Work to be completed >> Each entry below is to be extracted exactly.

Items from a dataset >>

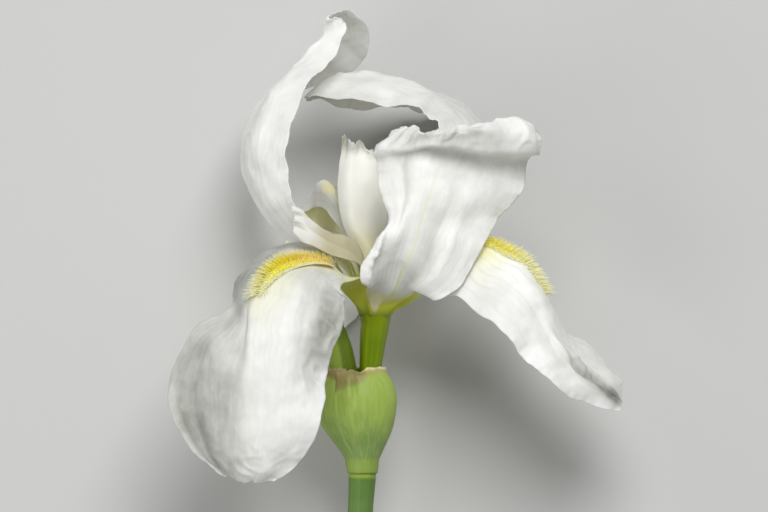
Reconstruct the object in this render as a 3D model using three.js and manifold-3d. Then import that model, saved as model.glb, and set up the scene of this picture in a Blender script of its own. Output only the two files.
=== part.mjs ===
// A bearded iris: one cut stem with one open flower and a side bud, lying on its back on a surface.
// Millimetres, +Z up. The pieces are set out in the flower's own frame, where Y runs up the stem,
// X to the right and Z towards the side that faces up, with the throat at the origin. The group
// "flower" then lays it down.
import * as THREE from 'three';
import { mergeVertices } from 'three/addons/utils/BufferGeometryUtils.js';
import Module from 'manifold-3d';

const solids = await Module();
solids.setup();

// Driving dimensions
const BLADE = 0.8; // thickness of petals, style arms and spathe valves
const GAP = 0.3; // clearance between pieces that touch
const TUBE_TOP = -3.7; // height where the flower tube ends and the claws begin
const STEM_TOP = -49.6; // height of the joint that the spathe grows from

// How the flower lies: leaned back, rolled a little, and lifted until its three low points rest. Then
// it is moved across and lengthwise until the origin is under the middle of its box.
const LEAN = THREE.MathUtils.degToRad(13.7);
const ROLL = THREE.MathUtils.degToRad(3.4);
const LIFT = 39;
const ACROSS = -7.95;
const LENGTHWISE = 10.9;

// Colour and roughness of each finish, seen from a step away
const PETAL = { color: 0xf3f2ec, roughness: 0.55 };
const STYLE_ARM = { color: 0xefeeda, roughness: 0.55 };
const BEARD_HAIR = { color: 0xe8b400, roughness: 0.7 };
const ANTHER = { color: 0xe9dfb2, roughness: 0.8 };
const TUBE_SKIN = { color: 0x7a9408, roughness: 0.4 };
const BRACT = { color: 0xa4bd62, roughness: 0.5 };
const STEM_SKIN = { color: 0x638348, roughness: 0.45 };

const flower = new THREE.Group();
flower.name = 'flower';
flower.rotation.set(LEAN, ROLL, 0);
flower.position.set(ACROSS, LENGTHWISE, LIFT);
flower.updateMatrix();

function add(name, geometry, finish) {
  geometry.computeVertexNormals();
  const material = new THREE.MeshStandardMaterial({ ...finish, metalness: 0 });
  const mesh = new THREE.Mesh(geometry, material);
  mesh.name = name;
  flower.add(mesh);
  return mesh;
}

// Smooth curve through stations of any width, such as [x, y, z] or [x, y, z, radius], at t from 0 to 1.
// The two ends carry on straight.
function smooth(stations, t) {
  const last = stations.length - 1;
  const place = Math.min(Math.max(t, 0), 1) * last;
  const i = Math.min(Math.floor(place), last - 1);
  const f = place - i;
  const mirrored = (a, b) => a.map((value, k) => 2 * value - b[k]);
  const p1 = stations[i];
  const p2 = stations[i + 1];
  const p0 = i > 0 ? stations[i - 1] : mirrored(p1, p2);
  const p3 = i < last - 1 ? stations[i + 2] : mirrored(p2, p1);
  return p1.map((value, k) => {
    const pull = (p2[k] - p0[k]) / 2;
    const push = (p3[k] - value) / 2;
    const rise = p2[k] - value;
    return value + f * pull + f * f * (3 * rise - 2 * pull - push) + f * f * f * (pull + push - 2 * rise);
  });
}

const vector = (station) => new THREE.Vector3(station[0], station[1], station[2]);

// Closed shell between an upper and a lower face, both given over u and v from 0 to 1. Both faces are
// split along the same diagonals.
function shell(upper, lower, uSteps, vSteps) {
  const points = [];
  for (const face of [upper, lower]) {
    for (let i = 0; i <= uSteps; i++) {
      for (let j = 0; j <= vSteps; j++) points.push(...face(i / uSteps, j / vSteps).toArray());
    }
  }
  const under = (uSteps + 1) * (vSteps + 1);
  const at = (i, j) => i * (vSteps + 1) + j;
  const faces = [];
  const quad = (a, b, c, d) => faces.push(a, b, c, a, c, d);
  for (let i = 0; i < uSteps; i++) {
    for (let j = 0; j < vSteps; j++) {
      const [a, b, c, d] = [at(i, j), at(i + 1, j), at(i + 1, j + 1), at(i, j + 1)];
      quad(a, b, c, d);
      faces.push(under + a, under + c, under + b, under + a, under + d, under + c);
    }
  }
  for (let i = 0; i < uSteps; i++) {
    quad(at(i + 1, 0), at(i, 0), under + at(i, 0), under + at(i + 1, 0));
    quad(at(i, vSteps), at(i + 1, vSteps), under + at(i + 1, vSteps), under + at(i, vSteps));
  }
  for (let j = 0; j < vSteps; j++) {
    quad(at(0, j), at(0, j + 1), under + at(0, j + 1), under + at(0, j));
    quad(at(uSteps, j + 1), at(uSteps, j), under + at(uSteps, j), under + at(uSteps, j + 1));
  }
  const geometry = new THREE.BufferGeometry();
  geometry.setAttribute('position', new THREE.Float32BufferAttribute(points, 3));
  geometry.setIndex(faces);
  return geometry;
}

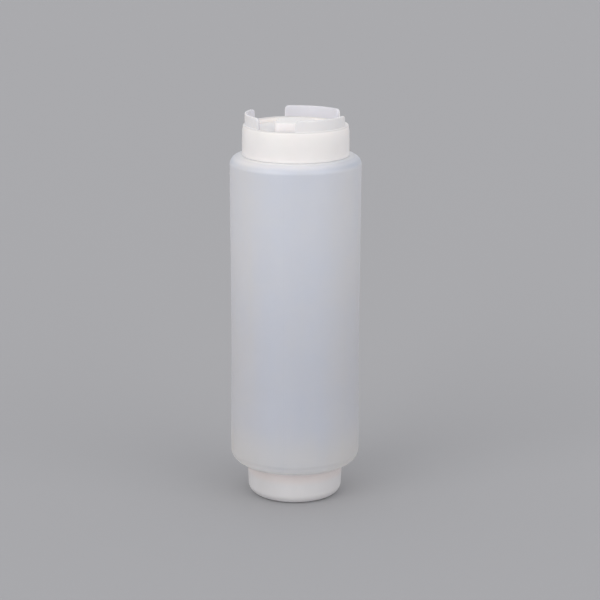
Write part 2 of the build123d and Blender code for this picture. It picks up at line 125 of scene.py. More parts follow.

Expected answer >>
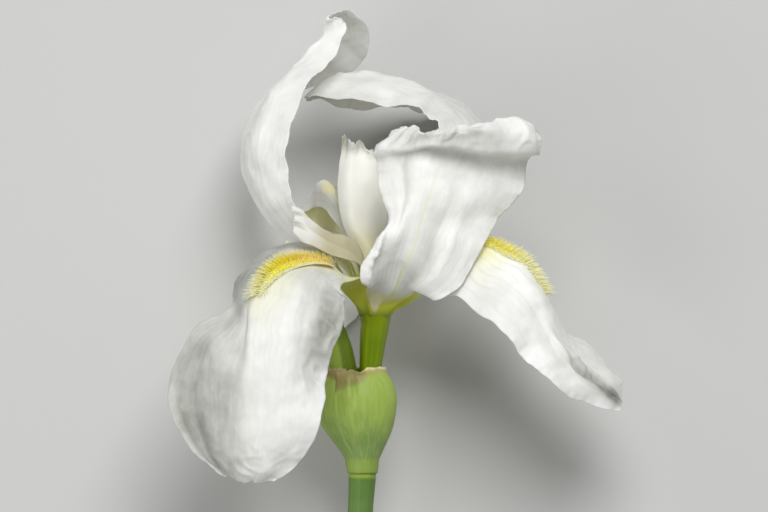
Reconstruct the object in this render as a 3D model using three.js and manifold-3d. Then import that model, saved as model.glb, and set up the scene of this picture in a Blender script of its own. Output only the two files.
=== part.mjs ===
// A bearded iris: one cut stem with one open flower and a side bud, lying on its back on a surface.
// Millimetres, +Z up. The pieces are set out in the flower's own frame, where Y runs up the stem,
// X to the right and Z towards the side that faces up, with the throat at the origin. The group
// "flower" then lays it down.
import * as THREE from 'three';
import { mergeVertices } from 'three/addons/utils/BufferGeometryUtils.js';
import Module from 'manifold-3d';

const solids = await Module();
solids.setup();

// Driving dimensions
const BLADE = 0.8; // thickness of petals, style arms and spathe valves
const GAP = 0.3; // clearance between pieces that touch
const TUBE_TOP = -3.7; // height where the flower tube ends and the claws begin
const STEM_TOP = -49.6; // height of the joint that the spathe grows from

// How the flower lies: leaned back, rolled a little, and lifted until its three low points rest. Then
// it is moved across and lengthwise until the origin is under the middle of its box.
const LEAN = THREE.MathUtils.degToRad(13.7);
const ROLL = THREE.MathUtils.degToRad(3.4);
const LIFT = 39;
const ACROSS = -7.95;
const LENGTHWISE = 10.9;

// Colour and roughness of each finish, seen from a step away
const PETAL = { color: 0xf3f2ec, roughness: 0.55 };
const STYLE_ARM = { color: 0xefeeda, roughness: 0.55 };
const BEARD_HAIR = { color: 0xe8b400, roughness: 0.7 };
const ANTHER = { color: 0xe9dfb2, roughness: 0.8 };
const TUBE_SKIN = { color: 0x7a9408, roughness: 0.4 };
const BRACT = { color: 0xa4bd62, roughness: 0.5 };
const STEM_SKIN = { color: 0x638348, roughness: 0.45 };

const flower = new THREE.Group();
flower.name = 'flower';
flower.rotation.set(LEAN, ROLL, 0);
flower.position.set(ACROSS, LENGTHWISE, LIFT);
flower.updateMatrix();

function add(name, geometry, finish) {
  geometry.computeVertexNormals();
  const material = new THREE.MeshStandardMaterial({ ...finish, metalness: 0 });
  const mesh = new THREE.Mesh(geometry, material);
  mesh.name = name;
  flower.add(mesh);
  return mesh;
}

// Smooth curve through stations of any width, such as [x, y, z] or [x, y, z, radius], at t from 0 to 1.
// The two ends carry on straight.
function smooth(stations, t) {
  const last = stations.length - 1;
  const place = Math.min(Math.max(t, 0), 1) * last;
  const i = Math.min(Math.floor(place), last - 1);
  const f = place - i;
  const mirrored = (a, b) => a.map((value, k) => 2 * value - b[k]);
  const p1 = stations[i];
  const p2 = stations[i + 1];
  const p0 = i > 0 ? stations[i - 1] : mirrored(p1, p2);
  const p3 = i < last - 1 ? stations[i + 2] : mirrored(p2, p1);
  return p1.map((value, k) => {
    const pull = (p2[k] - p0[k]) / 2;
    const push = (p3[k] - value) / 2;
    const rise = p2[k] - value;
    return value + f * pull + f * f * (3 * rise - 2 * pull - push) + f * f * f * (pull + push - 2 * rise);
  });
}

const vector = (station) => new THREE.Vector3(station[0], station[1], station[2]);

// Closed shell between an upper and a lower face, both given over u and v from 0 to 1. Both faces are
// split along the same diagonals.
function shell(upper, lower, uSteps, vSteps) {
  const points = [];
  for (const face of [upper, lower]) {
    for (let i = 0; i <= uSteps; i++) {
      for (let j = 0; j <= vSteps; j++) points.push(...face(i / uSteps, j / vSteps).toArray());
    }
  }
  const under = (uSteps + 1) * (vSteps + 1);
  const at = (i, j) => i * (vSteps + 1) + j;
  const faces = [];
  const quad = (a, b, c, d) => faces.push(a, b, c, a, c, d);
  for (let i = 0; i < uSteps; i++) {
    for (let j = 0; j < vSteps; j++) {
      const [a, b, c, d] = [at(i, j), at(i + 1, j), at(i + 1, j + 1), at(i, j + 1)];
      quad(a, b, c, d);
      faces.push(under + a, under + c, under + b, under + a, under + d, under + c);
    }
  }
  for (let i = 0; i < uSteps; i++) {
    quad(at(i + 1, 0), at(i, 0), under + at(i, 0), under + at(i + 1, 0));
    quad(at(i, vSteps), at(i + 1, vSteps), under + at(i + 1, vSteps), under + at(i, vSteps));
  }
  for (let j = 0; j < vSteps; j++) {
    quad(at(0, j), at(0, j + 1), under + at(0, j + 1), under + at(0, j));
    quad(at(uSteps, j + 1), at(uSteps, j), under + at(uSteps, j), under + at(uSteps, j + 1));
  }
  const geometry = new THREE.BufferGeometry();
  geometry.setAttribute('position', new THREE.Float32BufferAttribute(points, 3));
  geometry.setIndex(faces);
  return geometry;
}

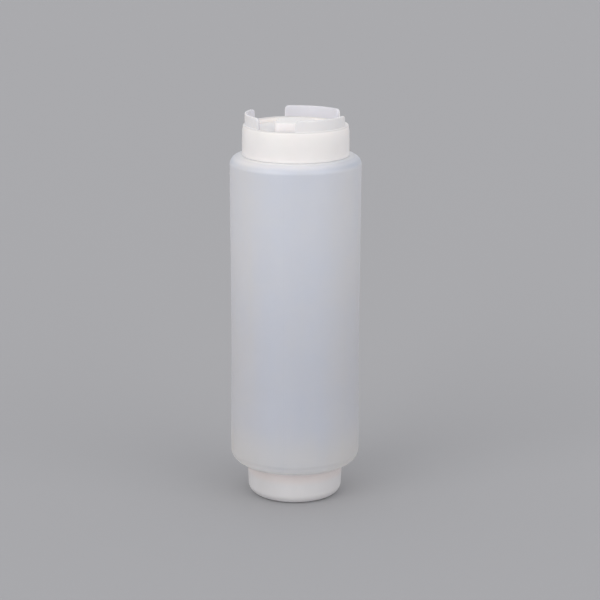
Write part 2 of the build123d and Blender code for this picture. It picks up at line 125 of scene.py. More parts follow.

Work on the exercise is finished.